**Required work:** Return a copy of each line that holds the string "where".
------ Supplied data ------
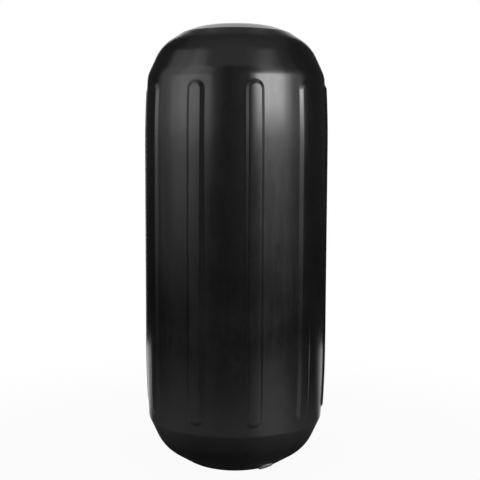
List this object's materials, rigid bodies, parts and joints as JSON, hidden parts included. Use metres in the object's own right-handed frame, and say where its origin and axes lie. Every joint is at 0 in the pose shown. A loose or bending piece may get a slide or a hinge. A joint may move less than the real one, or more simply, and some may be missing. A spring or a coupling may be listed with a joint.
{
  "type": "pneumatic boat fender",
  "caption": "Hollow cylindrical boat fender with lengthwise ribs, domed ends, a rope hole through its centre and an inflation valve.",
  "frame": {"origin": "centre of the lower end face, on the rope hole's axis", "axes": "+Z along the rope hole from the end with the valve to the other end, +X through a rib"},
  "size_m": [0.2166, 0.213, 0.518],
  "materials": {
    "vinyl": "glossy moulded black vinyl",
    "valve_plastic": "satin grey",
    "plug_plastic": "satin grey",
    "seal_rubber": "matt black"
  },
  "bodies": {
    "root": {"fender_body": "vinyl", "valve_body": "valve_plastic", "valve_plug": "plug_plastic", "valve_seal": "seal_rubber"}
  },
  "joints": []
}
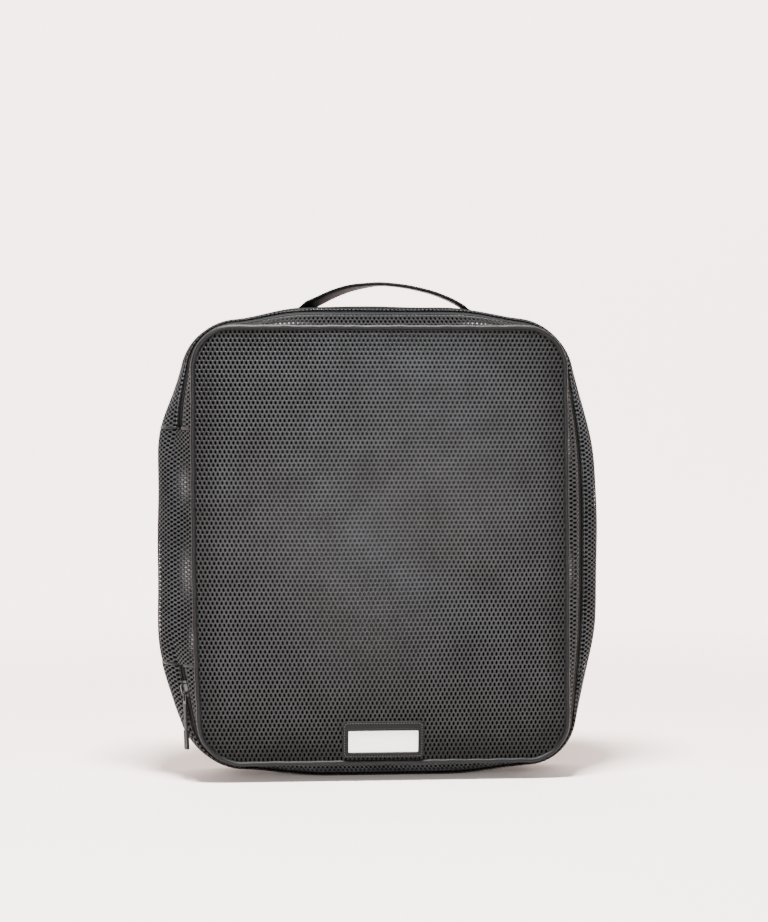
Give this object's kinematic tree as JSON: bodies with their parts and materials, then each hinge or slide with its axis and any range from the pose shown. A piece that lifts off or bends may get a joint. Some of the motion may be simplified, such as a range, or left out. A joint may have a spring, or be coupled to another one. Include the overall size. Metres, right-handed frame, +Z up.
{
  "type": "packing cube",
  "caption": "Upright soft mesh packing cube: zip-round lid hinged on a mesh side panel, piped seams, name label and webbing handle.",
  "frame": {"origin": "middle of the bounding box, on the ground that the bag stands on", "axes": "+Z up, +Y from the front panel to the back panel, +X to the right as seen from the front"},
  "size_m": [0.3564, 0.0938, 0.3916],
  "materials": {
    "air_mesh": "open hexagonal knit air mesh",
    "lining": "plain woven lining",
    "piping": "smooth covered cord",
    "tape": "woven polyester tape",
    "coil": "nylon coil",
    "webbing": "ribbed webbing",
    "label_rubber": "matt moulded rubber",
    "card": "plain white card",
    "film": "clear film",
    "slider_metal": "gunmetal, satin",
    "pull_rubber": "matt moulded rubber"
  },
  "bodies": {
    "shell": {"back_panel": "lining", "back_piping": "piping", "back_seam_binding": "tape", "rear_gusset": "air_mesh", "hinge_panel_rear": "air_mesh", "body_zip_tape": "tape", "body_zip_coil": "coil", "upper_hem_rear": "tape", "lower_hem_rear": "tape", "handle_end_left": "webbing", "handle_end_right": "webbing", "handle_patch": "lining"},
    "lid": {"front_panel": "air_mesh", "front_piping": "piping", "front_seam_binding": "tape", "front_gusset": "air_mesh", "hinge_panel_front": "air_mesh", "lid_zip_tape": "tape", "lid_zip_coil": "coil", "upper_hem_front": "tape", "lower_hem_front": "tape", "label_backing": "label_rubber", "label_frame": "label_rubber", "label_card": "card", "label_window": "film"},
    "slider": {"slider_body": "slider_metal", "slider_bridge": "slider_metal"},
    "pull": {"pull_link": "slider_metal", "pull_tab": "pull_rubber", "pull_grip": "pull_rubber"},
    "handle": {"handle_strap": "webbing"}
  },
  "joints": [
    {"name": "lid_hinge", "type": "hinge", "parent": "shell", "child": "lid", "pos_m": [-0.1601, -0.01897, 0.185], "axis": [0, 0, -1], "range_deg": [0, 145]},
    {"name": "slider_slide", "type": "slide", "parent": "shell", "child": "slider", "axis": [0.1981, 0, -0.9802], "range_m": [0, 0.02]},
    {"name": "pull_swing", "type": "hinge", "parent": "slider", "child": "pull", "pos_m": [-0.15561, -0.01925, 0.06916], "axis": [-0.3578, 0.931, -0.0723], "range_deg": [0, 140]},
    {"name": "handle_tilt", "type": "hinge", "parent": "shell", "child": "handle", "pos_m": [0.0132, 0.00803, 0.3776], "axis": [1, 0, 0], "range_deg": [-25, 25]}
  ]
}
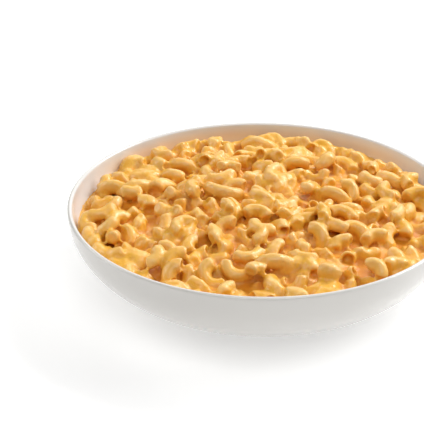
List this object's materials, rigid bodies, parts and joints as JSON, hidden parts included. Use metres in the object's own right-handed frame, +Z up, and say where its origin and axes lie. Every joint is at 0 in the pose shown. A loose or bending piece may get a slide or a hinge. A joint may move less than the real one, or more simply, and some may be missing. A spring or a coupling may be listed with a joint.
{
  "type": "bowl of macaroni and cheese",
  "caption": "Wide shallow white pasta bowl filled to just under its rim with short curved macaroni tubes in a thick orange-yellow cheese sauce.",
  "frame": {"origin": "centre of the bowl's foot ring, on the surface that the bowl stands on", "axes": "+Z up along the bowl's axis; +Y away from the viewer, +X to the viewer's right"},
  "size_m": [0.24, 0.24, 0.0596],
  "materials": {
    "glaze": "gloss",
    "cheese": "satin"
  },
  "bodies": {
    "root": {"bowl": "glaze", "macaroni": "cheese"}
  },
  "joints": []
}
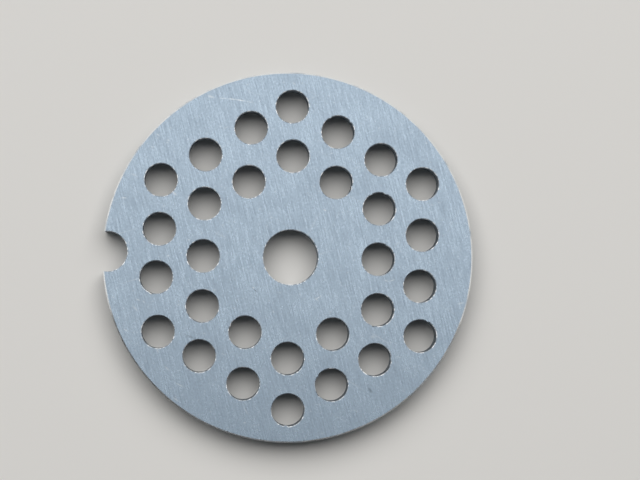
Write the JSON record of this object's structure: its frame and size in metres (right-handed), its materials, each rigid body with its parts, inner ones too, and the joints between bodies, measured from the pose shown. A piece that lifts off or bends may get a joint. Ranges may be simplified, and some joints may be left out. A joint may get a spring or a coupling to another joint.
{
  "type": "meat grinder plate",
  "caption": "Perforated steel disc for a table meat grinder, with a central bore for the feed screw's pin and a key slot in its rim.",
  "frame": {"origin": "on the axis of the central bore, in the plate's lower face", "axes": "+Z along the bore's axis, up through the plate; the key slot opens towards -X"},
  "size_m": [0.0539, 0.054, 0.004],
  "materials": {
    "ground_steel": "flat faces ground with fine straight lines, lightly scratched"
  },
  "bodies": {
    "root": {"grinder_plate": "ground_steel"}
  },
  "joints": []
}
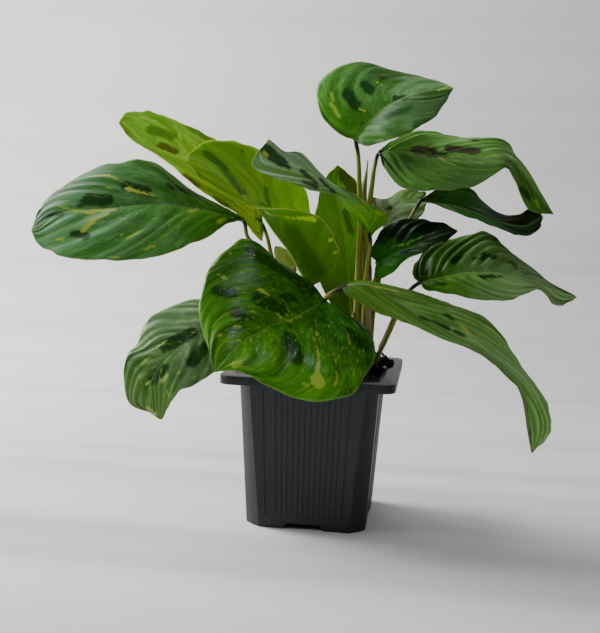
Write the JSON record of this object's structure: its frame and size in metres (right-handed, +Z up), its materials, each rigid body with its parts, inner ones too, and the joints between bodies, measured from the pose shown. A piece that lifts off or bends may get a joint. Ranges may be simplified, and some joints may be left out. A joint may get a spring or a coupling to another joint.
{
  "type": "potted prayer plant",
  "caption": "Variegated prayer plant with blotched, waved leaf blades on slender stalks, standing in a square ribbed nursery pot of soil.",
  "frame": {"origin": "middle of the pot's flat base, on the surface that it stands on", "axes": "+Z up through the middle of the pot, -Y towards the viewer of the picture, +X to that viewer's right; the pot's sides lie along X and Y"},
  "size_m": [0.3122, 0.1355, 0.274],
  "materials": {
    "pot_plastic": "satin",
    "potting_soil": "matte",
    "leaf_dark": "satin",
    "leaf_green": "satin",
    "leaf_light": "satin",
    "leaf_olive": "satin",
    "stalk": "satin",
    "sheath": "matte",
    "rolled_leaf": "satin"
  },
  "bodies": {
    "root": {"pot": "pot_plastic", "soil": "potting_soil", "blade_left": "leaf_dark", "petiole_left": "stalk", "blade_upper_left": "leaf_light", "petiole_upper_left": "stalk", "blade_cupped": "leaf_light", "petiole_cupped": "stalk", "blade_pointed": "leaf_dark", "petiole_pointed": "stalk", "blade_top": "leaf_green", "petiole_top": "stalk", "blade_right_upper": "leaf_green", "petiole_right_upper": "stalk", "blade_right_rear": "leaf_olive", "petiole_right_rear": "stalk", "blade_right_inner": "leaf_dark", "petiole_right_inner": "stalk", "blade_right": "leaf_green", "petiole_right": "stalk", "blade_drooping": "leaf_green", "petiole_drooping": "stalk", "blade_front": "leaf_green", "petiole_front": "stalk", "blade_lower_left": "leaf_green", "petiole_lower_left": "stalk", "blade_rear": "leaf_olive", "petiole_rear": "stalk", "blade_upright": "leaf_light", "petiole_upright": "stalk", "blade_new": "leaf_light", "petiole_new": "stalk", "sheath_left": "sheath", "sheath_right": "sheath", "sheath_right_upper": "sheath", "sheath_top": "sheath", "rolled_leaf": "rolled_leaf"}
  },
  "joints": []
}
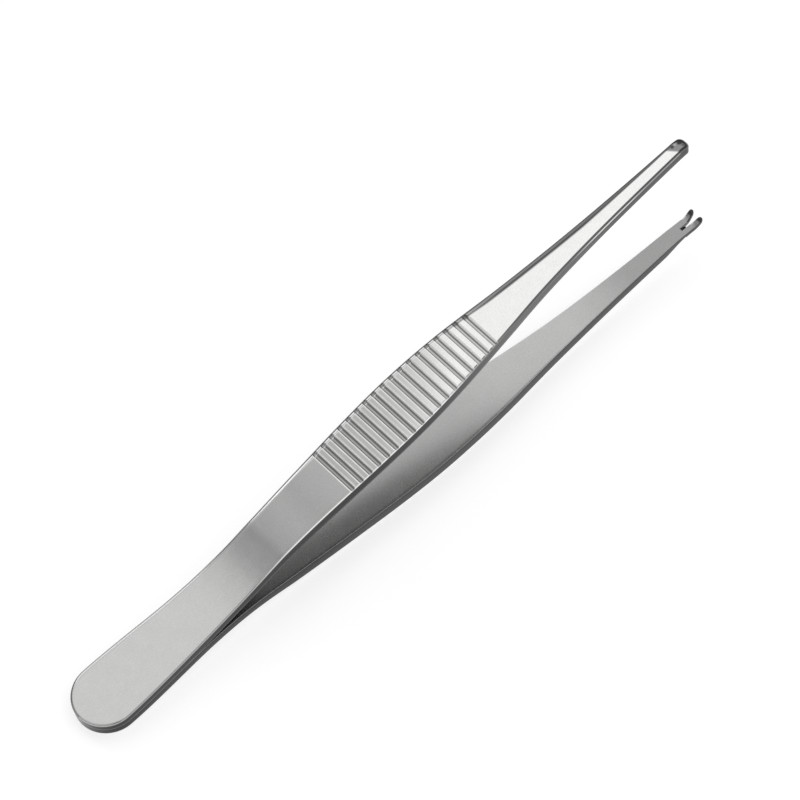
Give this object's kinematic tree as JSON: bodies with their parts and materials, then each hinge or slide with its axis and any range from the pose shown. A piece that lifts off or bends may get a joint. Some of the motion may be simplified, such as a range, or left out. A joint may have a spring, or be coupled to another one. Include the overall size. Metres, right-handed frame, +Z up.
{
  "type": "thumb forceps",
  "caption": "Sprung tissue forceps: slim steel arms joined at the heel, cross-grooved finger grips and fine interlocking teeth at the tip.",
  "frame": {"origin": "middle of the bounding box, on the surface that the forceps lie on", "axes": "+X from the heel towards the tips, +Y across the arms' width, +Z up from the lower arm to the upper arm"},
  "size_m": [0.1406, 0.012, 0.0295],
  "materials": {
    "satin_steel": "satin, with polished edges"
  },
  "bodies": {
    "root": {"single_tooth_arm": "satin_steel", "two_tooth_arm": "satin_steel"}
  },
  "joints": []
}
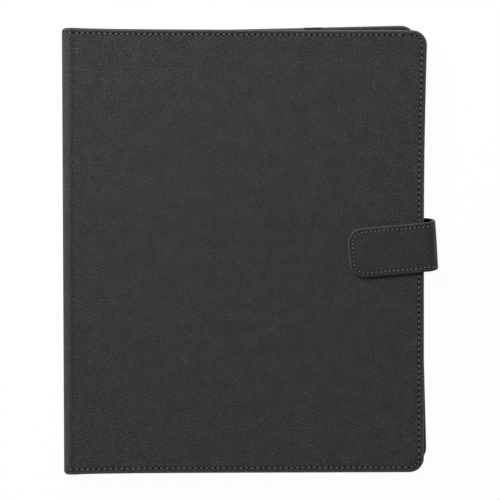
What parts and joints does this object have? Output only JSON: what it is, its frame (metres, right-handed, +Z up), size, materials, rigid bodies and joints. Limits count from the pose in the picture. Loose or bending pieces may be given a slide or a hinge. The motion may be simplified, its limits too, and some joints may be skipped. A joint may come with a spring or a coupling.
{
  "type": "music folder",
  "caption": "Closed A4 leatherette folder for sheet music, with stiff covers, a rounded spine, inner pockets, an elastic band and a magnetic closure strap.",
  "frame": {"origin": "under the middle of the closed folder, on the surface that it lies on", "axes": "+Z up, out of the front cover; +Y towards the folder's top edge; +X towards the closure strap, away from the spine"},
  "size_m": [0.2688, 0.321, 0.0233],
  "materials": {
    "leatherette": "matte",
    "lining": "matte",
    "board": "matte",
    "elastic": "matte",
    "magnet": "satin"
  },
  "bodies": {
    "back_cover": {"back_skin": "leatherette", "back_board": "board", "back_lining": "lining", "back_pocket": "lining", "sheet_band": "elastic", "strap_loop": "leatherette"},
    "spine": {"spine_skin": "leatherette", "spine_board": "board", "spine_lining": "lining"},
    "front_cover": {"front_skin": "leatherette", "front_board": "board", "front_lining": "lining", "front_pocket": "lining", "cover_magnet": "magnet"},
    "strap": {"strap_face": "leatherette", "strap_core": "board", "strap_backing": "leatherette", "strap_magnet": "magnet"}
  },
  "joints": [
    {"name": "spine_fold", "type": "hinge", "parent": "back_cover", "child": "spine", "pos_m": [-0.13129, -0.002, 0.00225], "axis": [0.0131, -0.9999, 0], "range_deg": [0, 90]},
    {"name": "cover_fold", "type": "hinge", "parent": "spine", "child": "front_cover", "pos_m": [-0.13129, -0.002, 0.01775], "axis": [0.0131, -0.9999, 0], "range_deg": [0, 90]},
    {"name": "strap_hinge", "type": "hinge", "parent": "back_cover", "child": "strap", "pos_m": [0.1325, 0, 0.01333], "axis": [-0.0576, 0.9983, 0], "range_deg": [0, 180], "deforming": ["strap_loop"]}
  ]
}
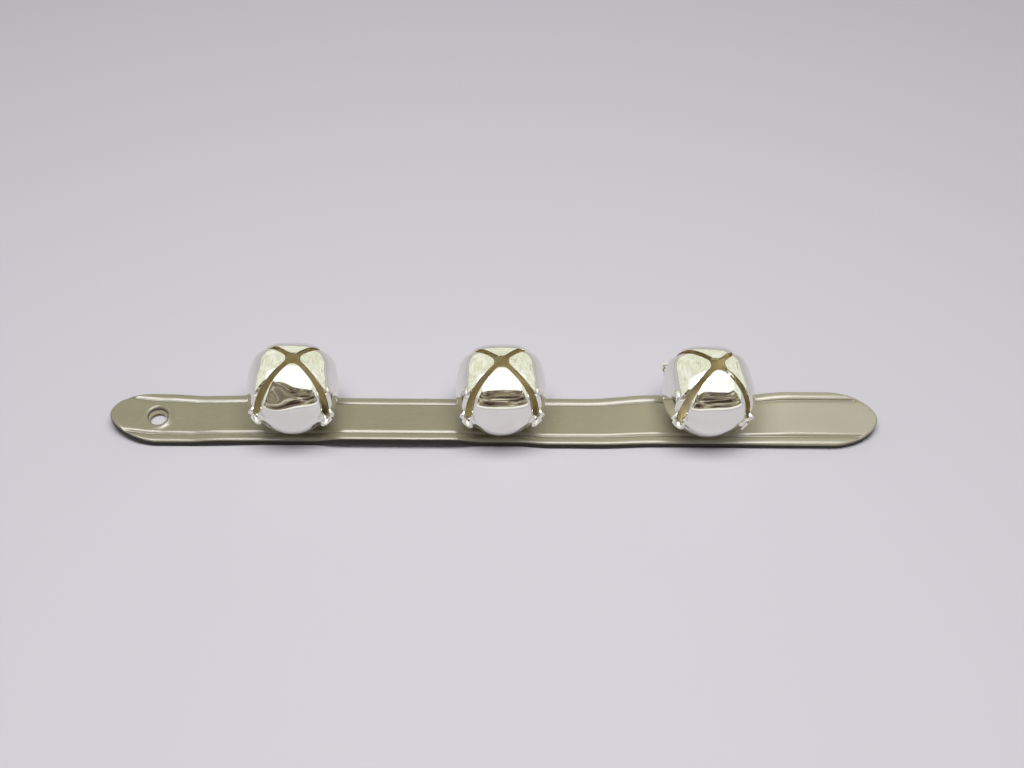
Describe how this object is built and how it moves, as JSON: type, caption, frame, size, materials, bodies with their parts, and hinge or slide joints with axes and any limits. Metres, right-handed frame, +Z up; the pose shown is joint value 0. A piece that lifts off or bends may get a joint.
------
**Task output:**
List this object's materials, rigid bodies, parts and joints as JSON, hidden parts included. Use metres in the object's own right-handed frame, and say where its origin and axes lie. Every joint is at 0 in the pose shown. A loose or bending piece may get a slide or a hinge. A joint may move less than the real one, or more simply, and some may be missing. A spring or a coupling may be listed with a joint.
List this object's materials, rigid bodies, parts and joints as JSON, hidden parts included. Use metres in the object's own right-handed frame, +Z up, and say where its origin and axes lie. Every joint is at 0 in the pose shown. A loose or bending piece may get a slide or a hinge. A joint may move less than the real one, or more simply, and some may be missing. A spring or a coupling may be listed with a joint.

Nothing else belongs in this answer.